Which leads to a deeper question. Namely, does anyone run the show during a financial crisis? Is there any way to skip out of one as quickly as it enveloped you? Check out these ten nasty crises, and see for yourself:

10. Swedish Financial Crisis (1990-1994)
Cause: In 1985, Sweden deregulated its credit market, leading to a commercial property speculation bubble. Between 1990-94, the bubble burst, leaving 90% of the banking sector with massive losses, including all of Sweden’s largest banks.

9. United States Savings and Loan Crisis (1986-1989)
Cost: $160.1 billion ($124.6 billion taxpayer money) and 747 United States savings and loan associations.
Causes: Policy expert Bert Ely says old, incompetent policies were behind the mess.
Among them:
-The government picked S&L’s, traditionally funded by short-term deposits, to finance long-term, fixed-rate mortgages. Whenever short-term interest rates went up, S&Ls lost money on their long-term mortgages, leading to negative mortgage interest rate spreads.
Moral of the story: When the government puts impossible restrictions on a bank’s ability to make money, the bank finds a workaround to keep its bottom line working. When the Fed makes a change that blows the lid off the bank’s workaround, the whole system collapses.
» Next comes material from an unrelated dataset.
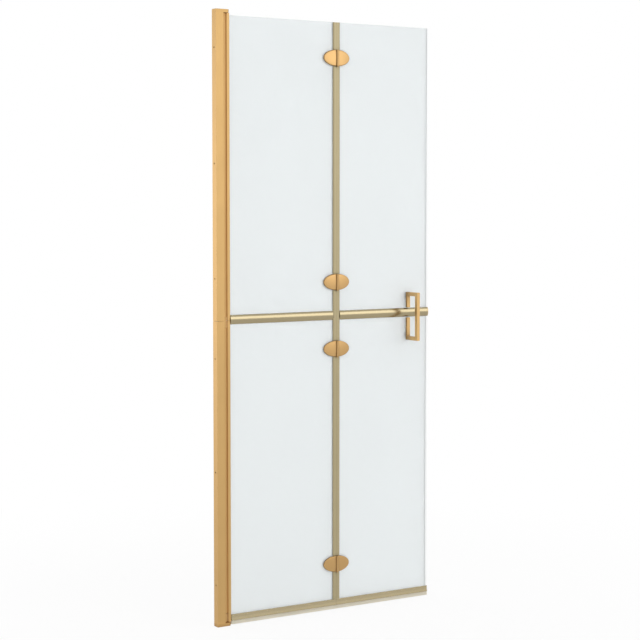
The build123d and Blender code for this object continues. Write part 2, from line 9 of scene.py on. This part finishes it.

8. Northern Rock Bailout (Great Britain, 2007)
Causes: Financial services expert Martin Upton says that when vast numbers of mortgage holders with bad credit in the United States defaulted on their loans, financial institutions around the world became cautious about lending one another money. After all, nobody was sure how much money their exposure to the US subprime crisis would lose them.
As a result, liquidity around the world went down, while interest rates went up. Unlike the United States, the Bank of England did not flood the markets with billions of dollars to get liquidity back up. Banks were, for the most part, on their own.
Enter Northern Rock. Northern Rock’s lucrative mortgage business (comprising about 40% of company assets), was located in a company in the (tax-sheltered) Channel Islands called Granite.
Granite was a charitable trust set up to benefit a Down’s Syndrome charity. However, Granite never donated any of its £45 billion of assets to the charity. Instead, it acted as a securitization vehicle, selling “asset-backed securities” to investors and replacing maturing mortgages with new ones.
Bank shares to fell 72%.
Action: An internal report released in March 2008 cited inadequate government supervision during the Northern Rock crisis, but blamed the bank’s collapse on its senior management.
Moral of the story: Repackaging debt as assets in a fake nonprofit only works when the economy is going smoothly. Don’t build your entire business out of this practice and expect to survive.